Taking Your Time to Do the Big Purge
The time it takes to purge your belongings should never be underestimated. Thankfully I’ve been sorting through all this stuff mentally for months, so when the time came, I could do it efficiently.
The key is to get your head around the process first, reminding yourself of the bigger goal.
Otherwise you will end up holding on to those books and photos, along with those knickknacks that are just collecting dust.
The purging process is an emotional one, no doubt about it.
Going through our photos, looking at old memories, remembering old friends and fun times with family members who are no longer with us…Those are moments that you should take your time with. Those are the ‘things’ to hold to.

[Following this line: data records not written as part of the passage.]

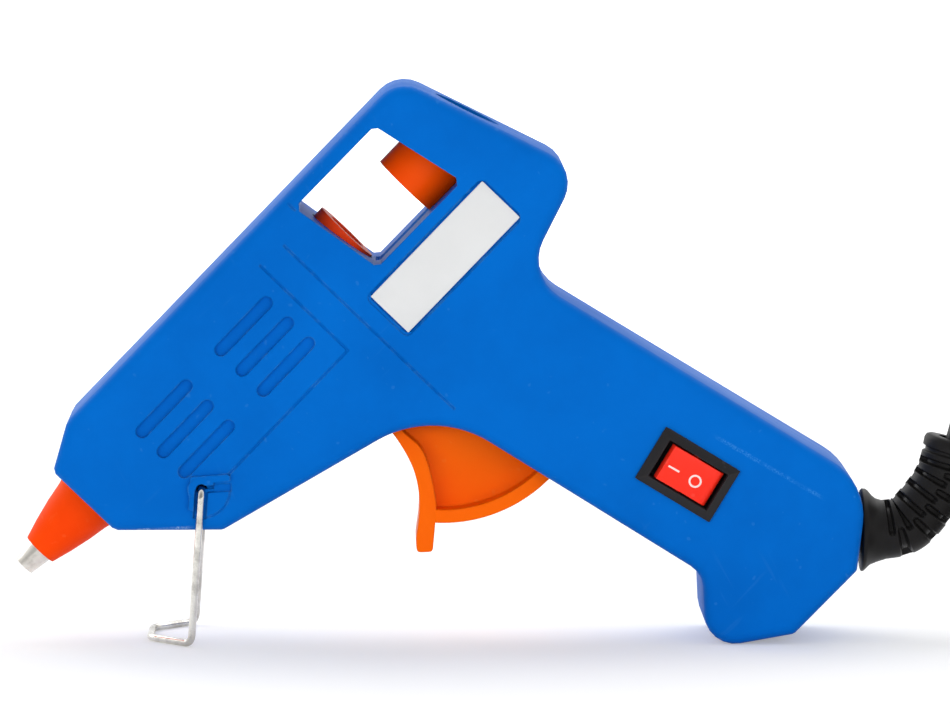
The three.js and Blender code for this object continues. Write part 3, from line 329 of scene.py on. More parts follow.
def strand(name, line, sides, section):
    """A solid strand along a line, its section laid on each point's side direction."""
    points = []
    for at, point in enumerate(line):
        along = heading(line, at)
        wide = (sides[at] - along * sides[at].dot(along)).normalized()
        thin = along.cross(wide)
        points += [point + (wide * a + thin * b) * MM for a, b in section]
    ring = len(section)
    faces = []
    for at in range(len(line) - 1):
        faces += band(ring, at * ring, (at + 1) * ring)
    faces.append(list(range(ring))[::-1])
    faces.append([(len(line) - 1) * ring + side for side in range(ring)])
    piece = new_piece(name, points, faces)
    outwards(piece)
    return piece


def carried_sides(line, first):
    """Side directions that turn least from point to point."""
    side = first.copy()
    sides = []
    for at in range(len(line)):
        along = heading(line, at)
        side = (side - along * side.dot(along)).normalized()
        sides.append(side.copy())
    return sides


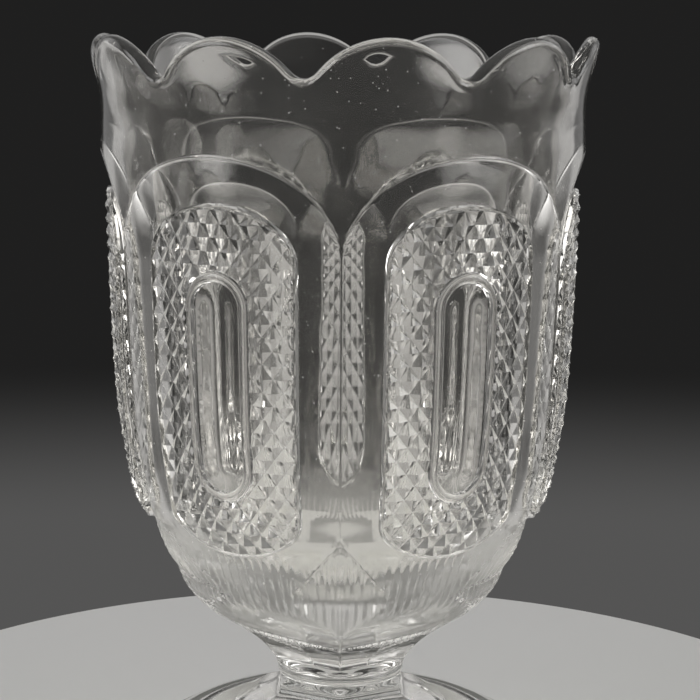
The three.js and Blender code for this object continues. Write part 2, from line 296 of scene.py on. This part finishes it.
def six_sided(angle, flat, round_off):
    """Radius of a six-sided stem with an edge at the front, from the distance of its sides."""
    side = TURN / STEM_SIDES
    off = np.mod(angle + side / 2, side) - side / 2
    return least(flat / np.cos(off), flat / np.cos(side - np.abs(off)), round_off)


def ray_depth(angle, z):
    """How deep the rays are pressed in."""
    wave = 0.5 - 0.5 * np.cos(RAYS * angle)
    return RAY_DEPTH * wave * ease((z - RAY_LOW) / RAY_LOW_FADE) * ease((RAY_HIGH - z) / RAY_HIGH_FADE)


def underside_radius(angle, z):
    """The round underside with its rays, cut by six flat sides that run up from the neck."""
    flat = blank_radius(z)
    full = 1 / math.cos(math.pi / STEM_SIDES) - 1
    swell = full * np.clip((SIDES_TOP - z) / (SIDES_TOP - SIDES_MEET), 0, 1)
    turned = flat * (1 + swell) - ray_depth(angle, z)
    sides = six_sided(angle, flat + SIDES_RUNOUT * np.maximum(z - SIDES_TOP, 0), SIDES_ROUND)
    return least(turned, sides, EDGE_ROUND)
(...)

When I talked to friends about this process, some have said it’s good to have a friend help you. But it must to be someone you trust implicitly. Someone who will ask you the ‘will you miss it?’ questions. The ‘tell me the story of this item’ when you hesitate to purge it. Someone that will remind you of the bigger picture when the emotions take hold. For me, having the goal to travel for as long as I can remember was incentive enough.
I have had my moments and yes, there are some things too precious to part with.
Like my stuffed Snoopy, for example, that my parents bought me when I was a young child. Or, the clown (Clowny!) doll my grandmother made for me, right before she had a debilitating stroke two weeks before I was born. Or, the Christmas ornaments we’ve been collecting every year from our travels. Then, of course, there are those scrapbooks. Yes, those are the things that are worth the storage rental fee.
Those are the things that we will store. Those are the things we can’t get rid of because when we do eventually settle, those are the things we will be glad we still have.
They are cherished reminders of the wonderful people in our lives that helped give us the courage to embark on this life-changing grand adventure.